One major limitation is that while expressions support unpacking multiple `*`s in a varargs,
pattern matching can only support a single `*`. That is because a varargs pattern with
multiple `*` sub-patterns may have multiple possible ways of assigning the individual
elements to each sub-pattern, and depending on the sub-patterns not all such assignments
may be valid. Thus there is no way to implement it efficiently in general, as it would
require an expensive (`O(2^n)`) backtracking search to try and find a valid assignment
of the elements that satisfies all sub-patterns.

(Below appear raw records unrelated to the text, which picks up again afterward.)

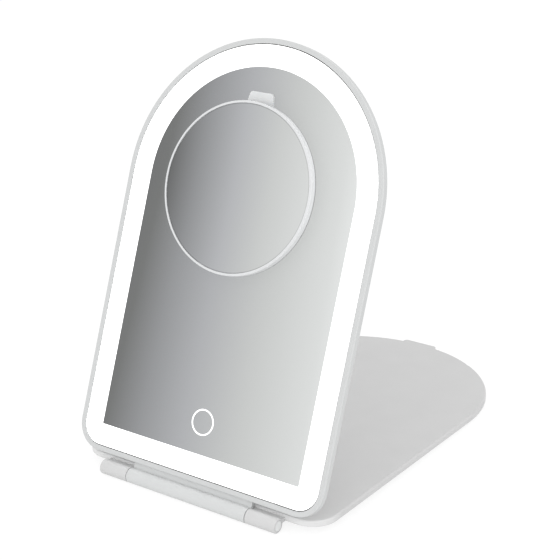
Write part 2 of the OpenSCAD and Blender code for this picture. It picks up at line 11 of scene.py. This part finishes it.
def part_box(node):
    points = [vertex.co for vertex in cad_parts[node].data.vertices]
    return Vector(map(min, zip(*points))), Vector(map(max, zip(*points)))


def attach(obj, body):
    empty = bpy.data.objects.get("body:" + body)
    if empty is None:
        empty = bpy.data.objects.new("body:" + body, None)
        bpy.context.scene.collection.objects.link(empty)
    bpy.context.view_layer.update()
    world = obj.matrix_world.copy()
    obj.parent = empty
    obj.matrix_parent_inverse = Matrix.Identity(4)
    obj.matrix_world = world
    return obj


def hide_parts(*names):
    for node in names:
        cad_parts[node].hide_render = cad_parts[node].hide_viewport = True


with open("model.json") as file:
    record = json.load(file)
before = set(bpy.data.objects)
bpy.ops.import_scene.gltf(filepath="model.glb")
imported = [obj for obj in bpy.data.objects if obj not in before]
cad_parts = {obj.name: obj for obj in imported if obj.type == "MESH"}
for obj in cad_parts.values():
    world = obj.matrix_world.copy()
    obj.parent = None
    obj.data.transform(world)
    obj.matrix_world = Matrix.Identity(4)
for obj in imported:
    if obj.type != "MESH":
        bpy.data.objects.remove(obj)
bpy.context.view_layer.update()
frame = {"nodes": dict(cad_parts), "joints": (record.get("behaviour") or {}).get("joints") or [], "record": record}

MM = 0.001
NODES = frame["nodes"]
BODIES = frame["record"]["behaviour"]["bodies"]
JOINTS = {joint["name"]: joint for joint in frame["joints"]}
HINGE = Vector(JOINTS["panel_hinge"]["pos_m"])
# Directions out of the mirror's face, up the panel, out of the base's top and to the front
FACE_OUT = Vector(JOINTS["magnifier_lift"]["axis"]).normalized()
PANEL_UP = Vector((0, FACE_OUT.z, -FACE_OUT.y))
BASE_UP = Vector((0, 0.01714, 0.99985))
FRONT = Vector((0, -1, 0))


# --- Camera ---------------------------------------------------------------

# The photograph's viewpoint from the middle of the hinge, in metres, and the picture's directions
CAMERA_FROM_HINGE = Vector((0.41755, -0.52342, 0.36768))
CAMERA_RIGHT = Vector((0.82347, 0.56735, -0.00144))
CAMERA_DOWN = Vector((0.19930, -0.29164, -0.93554))
CAMERA_FORWARD = Vector((-0.53120, 0.77010, -0.35323))
CAMERA_LENS = 96.43
SENSOR = 36.0


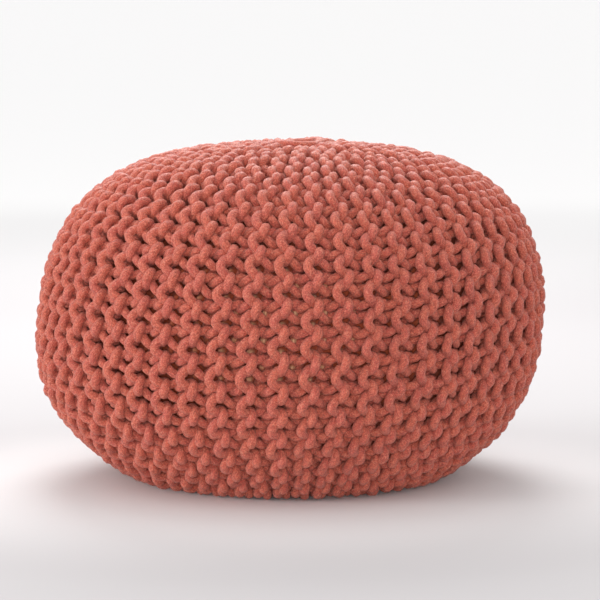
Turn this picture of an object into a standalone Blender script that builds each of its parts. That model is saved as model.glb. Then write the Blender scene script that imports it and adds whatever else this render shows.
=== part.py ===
# Knitted pouf: a filled cover, knitted sideways in garter stitch from thick cord, so that its
# ribs run from the gathered top to the gathered foot. Metres, +Z up, standing on z = 0, with the
# origin under the middle of the belly. The front faces -Y.
import math

import bmesh
import bpy
import numpy as np

# Driving dimensions of the cover.
BELLY_RADIUS = 0.254        # widest radius, over the ribs
HEIGHT = 0.336              # floor to crown
BELLY_HEIGHT = 0.143        # height of the widest ring
FLOOR_PRESS = 0.033         # how much of the round underside the floor presses flat
CROWN_POWER = 2.80          # superellipse power above the belly: 2 is an ellipse, 4 nearly a box
FOOT_POWER = 2.11           # the same below the belly

# The knitting.
RIB_COUNT = 54
STITCH = 0.027              # length of one stitch along a rib
FIRST_STITCH = 0.036        # along the surface, from the top's centre to the first stitch
RIB_DEPTH = 0.009           # crest to valley where the ribs stand widest apart
RIB_DEPTH_SHARE = 0.42      # the most the depth may be, as a share of the ribs' spacing
RIB_SWAY = 0.11             # sideways step of the crest at each half stitch, in rib spacings
RIB_TURN = math.radians(1.43)   # turns the ribs round Z

# The drawn-in ends.
DIMPLE_RADIUS = 0.030       # flat floor of the dimple at either end
TOP_DIMPLE_DEPTH = 0.006
FOOT_DIMPLE_DEPTH = 0.011
FOOT_DIMPLE_RIM = 0.042     # radius where the underside turns up into its dimple
CORD_RADIUS = 0.0045        # the knitting cord
TOP_RING_RADIUS = 0.021     # centre line of the gather cords
FOOT_RING_RADIUS = 0.020
GAP = 0.0003                # between touching pieces

# Unevenness: the crown leans to +X and the whole is slightly lumpy.
LEAN_HEIGHT = 0.165         # height where the lean is nil
LEAN_REACH = 0.170          # height above that at which the three terms are full
LEAN_TERMS = (0.0099, 0.0039, -0.0049)     # first, second and third power of the height
LUMP = 0.0016               # size of the lumps
WANDER = math.radians(0.5)  # how far a rib strays from its even place

COVER_COLOUR = (0.43, 0.093, 0.060, 1.0)
CORD_COLOUR = (0.46, 0.105, 0.068, 1.0)


def quarter_outline(radius, height, power, samples=400):
    """Quarter of a superellipse from its top (0, height) to its side (radius, 0)."""
    t = np.linspace(0.0, math.pi / 2, samples)
    return np.column_stack((radius * np.sin(t) ** (2 / power),
                            height * np.cos(t) ** (2 / power)))


def cover_outline():
    """The cover's side as (radius, height) points from the crown's centre to the floor."""
    crown = quarter_outline(BELLY_RADIUS, HEIGHT - BELLY_HEIGHT, CROWN_POWER)
    foot = quarter_outline(BELLY_RADIUS, BELLY_HEIGHT + FLOOR_PRESS, FOOT_POWER)[::-1]
    crown[:, 1] += BELLY_HEIGHT
    foot[:, 1] = BELLY_HEIGHT - foot[:, 1]
    above_floor = foot[foot[:, 1] > 0.0]
    rim = np.interp(0.0, -foot[:, 1], foot[:, 0])
    return np.vstack((crown, above_floor[1:], [(rim, 0.0)]))


def cover_rings():
    """Rings from the top's centre to the foot's: rows of radius, height, slope and rib depth.

    A ring lies at every half stitch. The slope is that of the outline, as the (radius, height)
    parts of its outward normal, and the rib depth follows the ribs' spacing.
    """
    outline = cover_outline()
    steps = np.linalg.norm(np.diff(outline, axis=0), axis=1)
    along = np.concatenate(([0.0], np.cumsum(steps)))
    tangent = np.gradient(outline, along, axis=0)
    stations = np.append(np.arange(FIRST_STITCH, along[-1] - STITCH / 4, STITCH / 2), along[-1])
    radius, height = (np.interp(stations, along, outline[:, i]) for i in (0, 1))
    normal_out = -np.interp(stations, along, tangent[:, 1])
    normal_up = np.interp(stations, along, tangent[:, 0])
    normal_out[-1], normal_up[-1] = 1.0, 0.0          # the rim on the floor draws straight in
    spacing = 2 * math.pi * radius / RIB_COUNT
    depth = np.minimum(RIB_DEPTH, RIB_DEPTH_SHARE * spacing)
    side = np.column_stack((radius, height, normal_out, normal_up, depth))
    dimple = HEIGHT - TOP_DIMPLE_DEPTH
    top = [(0.0, dimple, 0.0, 1.0, 0.0), (DIMPLE_RADIUS, dimple, 0.0, 1.0, 0.0)]
    foot = [(FOOT_DIMPLE_RIM, 0.0, 0.0, -1.0, 0.0),
            (DIMPLE_RADIUS, FOOT_DIMPLE_DEPTH, 0.0, -1.0, 0.0),
            (0.0, FOOT_DIMPLE_DEPTH, 0.0, -1.0, 0.0)]
    return np.vstack((top, side, foot))


def lean(height):
    """Sideways shift of the cover at a height: a cubic through nil at LEAN_HEIGHT."""
    t = (height - LEAN_HEIGHT) / LEAN_REACH
    first, second, third = LEAN_TERMS
    return first * t + second * t ** 2 + third * t ** 3


def cover_points(sphere_points, rings):
    """Moves a UV sphere's points to the cover: each parallel becomes one of the rings."""
    x, y, z = sphere_points.T
    ring_index = np.rint(np.arccos(np.clip(z, -1.0, 1.0)) / math.pi * (len(rings) - 1)).astype(int)
    radius, height, normal_out, normal_up, depth = rings[ring_index].T
    angle = np.arctan2(y, x)
    sector = np.rint(angle / (math.pi / RIB_COUNT)).astype(int)
    valley = sector % 2 == 1
    step = np.where(ring_index % 2 == 0, 1.0, -1.0)
    sway = np.where(valley, 0.4, 1.0) * RIB_SWAY * step * (2 * math.pi / RIB_COUNT)
    sway = np.where(depth > 0.0, sway, 0.0)
    stray = WANDER * (0.6 * np.sin(5 * angle + 1.0) + 0.4 * np.sin(11 * angle + 14 * height))
    turned = angle + RIB_TURN + sway + stray
    swell = LUMP * (0.5 * np.sin(3 * angle + 9 * height + 0.4)
                    + 0.3 * np.sin(7 * angle - 21 * height)
                    + 0.2 * np.sin(4 * angle + 40 * height + 2.0))
    inward = np.where(valley, depth, 0.0) - np.where(depth > 0.0, swell, 0.0)
    radius = radius - inward * normal_out
    height = np.maximum(height - inward * normal_up, 0.0)
    return np.column_stack((radius * np.cos(turned) + lean(height), radius * np.sin(turned), height))


def material(name, colour, roughness):
    cloth = bpy.data.materials.new(name)
    cloth.use_nodes = True
    shader = cloth.node_tree.nodes["Principled BSDF"]
    shader.inputs["Base Color"].default_value = colour
    shader.inputs["Roughness"].default_value = roughness
    return cloth


def finished(mesh, name, collection, cloth):
    """Puts a mesh in the part's collection under its node's name, smooth, with its material."""
    mesh.materials.append(cloth)
    mesh.shade_smooth()
    mesh.set_sharp_from_angle(angle=math.radians(70))
    thing = bpy.data.objects.new(name, mesh)
    collection.objects.link(thing)
    return thing


def knit_cover(collection):
    """The filled cover: a sphere's parallels and meridians laid out as stitches and ribs.

    Returns the middle of its footprint before it was moved to the origin.
    """
    rings = cover_rings()
    shape = bmesh.new()
    bmesh.ops.create_uvsphere(shape, u_segments=2 * RIB_COUNT, v_segments=len(rings) - 1, radius=1.0)
    points = cover_points(np.array([v.co[:] for v in shape.verts]), rings)
    lowest, highest = points.min(axis=0), points.max(axis=0)
    centre = np.array([(lowest[0] + highest[0]) / 2, (lowest[1] + highest[1]) / 2, 0.0])
    for vertex, point in zip(shape.verts, points - centre):
        vertex.co = point
    mesh = bpy.data.meshes.new("knit_cover")
    shape.to_mesh(mesh)
    shape.free()
    finished(mesh, "knit_cover", collection, material("cotton_cord_knit", COVER_COLOUR, 0.9))
    return centre


def gather_cord(name, collection, ring_radius, centre):
    """A ring of the knitting cord, drawn round one end of the cover."""
    bpy.ops.mesh.primitive_torus_add(major_segments=28, minor_segments=8,
                                     major_radius=ring_radius, minor_radius=CORD_RADIUS)
    ring = bpy.context.object
    mesh = ring.data.copy()
    bpy.data.objects.remove(ring)
    mesh.name = name
    cord = finished(mesh, name, collection, material(name + "_cotton", CORD_COLOUR, 0.9))
    cord.location = centre


def build():
    for thing in list(bpy.data.objects):
        bpy.data.objects.remove(thing)
    pouf = bpy.data.collections.new("knitted_pouf")
    bpy.context.scene.collection.children.link(pouf)
    centre = knit_cover(pouf)
    top_floor = HEIGHT - TOP_DIMPLE_DEPTH
    gather_cord("gather_cord_top", pouf, TOP_RING_RADIUS,
                (lean(top_floor) - centre[0], -centre[1], top_floor + GAP + CORD_RADIUS))
    gather_cord("gather_cord_bottom", pouf, FOOT_RING_RADIUS,
                (lean(0.0) - centre[0], -centre[1], FOOT_DIMPLE_DEPTH - GAP - CORD_RADIUS))


build()
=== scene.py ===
# Knitted pouf: thick spun cotton cord in garter stitch, drawn over a plain inner bag.
# Metres, +Z up, the front faces -Y. Every stitch is real cord, laid over the frame's cover.
import math

import bpy
import numpy as np
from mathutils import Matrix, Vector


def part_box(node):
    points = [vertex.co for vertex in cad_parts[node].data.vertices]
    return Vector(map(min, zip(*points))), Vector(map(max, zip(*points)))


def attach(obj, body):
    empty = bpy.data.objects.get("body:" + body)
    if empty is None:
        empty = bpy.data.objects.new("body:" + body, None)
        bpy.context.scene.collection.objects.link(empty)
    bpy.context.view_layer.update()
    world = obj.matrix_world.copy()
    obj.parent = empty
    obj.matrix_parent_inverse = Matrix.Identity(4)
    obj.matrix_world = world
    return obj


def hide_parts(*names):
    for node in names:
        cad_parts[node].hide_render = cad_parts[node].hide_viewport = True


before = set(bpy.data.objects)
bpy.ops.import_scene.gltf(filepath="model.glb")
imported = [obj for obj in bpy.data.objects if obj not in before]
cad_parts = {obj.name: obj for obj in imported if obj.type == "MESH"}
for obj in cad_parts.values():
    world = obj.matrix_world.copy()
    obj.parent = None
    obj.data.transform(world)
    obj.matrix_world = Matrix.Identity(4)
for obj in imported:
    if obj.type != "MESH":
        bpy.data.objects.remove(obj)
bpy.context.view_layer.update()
coverLow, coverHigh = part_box("knit_cover")
print("frame loaded, cover", [round(high - low, 4) for low, high in zip(coverLow, coverHigh)])

# The pouf's form: two superellipse halves meeting at the belly, pressed flat by the floor.
pouf = {
    "bellyRadius": (coverHigh[0] - coverLow[0]) / 2 - 0.0008,   # both less the lumps' share
    "height": coverHigh[2] - 0.0006,
    "bellyHeight": 0.143,
    "floorPress": 0.033,        # how much of the round underside is pressed flat
    "crownPower": 2.80,         # 2 is an ellipse, more is squarer
    "footPower": 2.11,
    "outlineStep": 0.001,
    "edgeRound": 0.006,         # spread of the rounding where the foot meets the floor
    "dimpleDepth": 0.006,       # drawn-in ends
    "dimpleRadius": 0.042,
    "leanHeight": 0.165,        # where the sideways lean is nil
    "leanReach": 0.170,         # height over that at which its three terms are full
    "leanTerms": (0.0099, 0.0039, -0.0049),
    "lump": 0.0016,             # size of the low swellings
    # each swelling's share, waves round the pouf, radians a metre up it, and phase
    "lumps": ((0.5, 3, 9, 0.4), (0.3, 7, -21, 0.0), (0.2, 4, 40, 2.0)),
    "lumpsFrom": (0.03, 0.05),  # height and radius below which they fade out
    "floorGap": 0.0004,         # cord stays this far above the floor
}

# The knitting: ribs run from pole to pole, a stitch repeats every stitchLength along a rib.
knit = {
    "ribCount": 54,
    "firstRib": math.radians(-91.9),    # angle of rib 0 round Z, -90 degrees faces the camera
    "stitchLength": 0.027,
    "firstStitch": 0.011,               # along the surface from the crown's centre
    "cordRadius": 0.0045,
    "legThinning": 0.00020,             # the cord is stretched thinner in its legs
    "thickFrom": 0.007,                 # distance from the knit's middle where it is thickest
    "squash": 0.0056,                   # how near two cords' centres come where they press
    "sides": 8,                         # round the cord
    "ringsPerStitch": 22,
    "frontRings": 2.5,                  # more rings in front of the knit's middle, for each behind
    "frontDepth": 6.0,                  # millimetres behind the middle where they start to rise
    "goreCount": 6,
    "ribPitches": (0.0290, 0.0240, 0.0190, 0.0140),     # rib spacings at which a stitch is settled
    # where each rib of a group of six begins, from either end's centre, as in short-row knitting
    "ribStarts": (0.017, 0.104, 0.058, 0.036, 0.124, 0.080),
    "widening": 0.045,                  # length over which a new rib takes its full width
    "startWidth": 0.45,                 # its share of that width where it begins
    "startJitter": 0.005,               # how far a start strays, but for the ribs that start first
    "jitterFrom": 0.03,
    "turnReach": 1.6,                   # how far a row's turn swings out, in gaps between its ends
    "loose": (0.0005, 0.0005, 0.0003),  # how far single stitches stray across, down and out
    "endClear": 0.004,                  # no cord nearer than this to either end's centre
    "leastRadius": 0.02,                # below which straying turns no further
    "leastDepth": 0.0030,               # no cord's centre nearer the cover's surface
}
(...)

### No Specific Performance Optimizations

As proposed, the desugaring just relies on `IArray()` and `++` to construct the final
sequence that will be passed to varargs. We don't want to use `Seq` because it returns
a `List`, and `List#++` is very inefficient. But we do not do any further optimizations,
and anyone who hits performance issues with flexible vararg unpacking can always rewrite
it themselves manually constructing an `mutable.ArrayBuffer` or `mutable.ArrayDeque`.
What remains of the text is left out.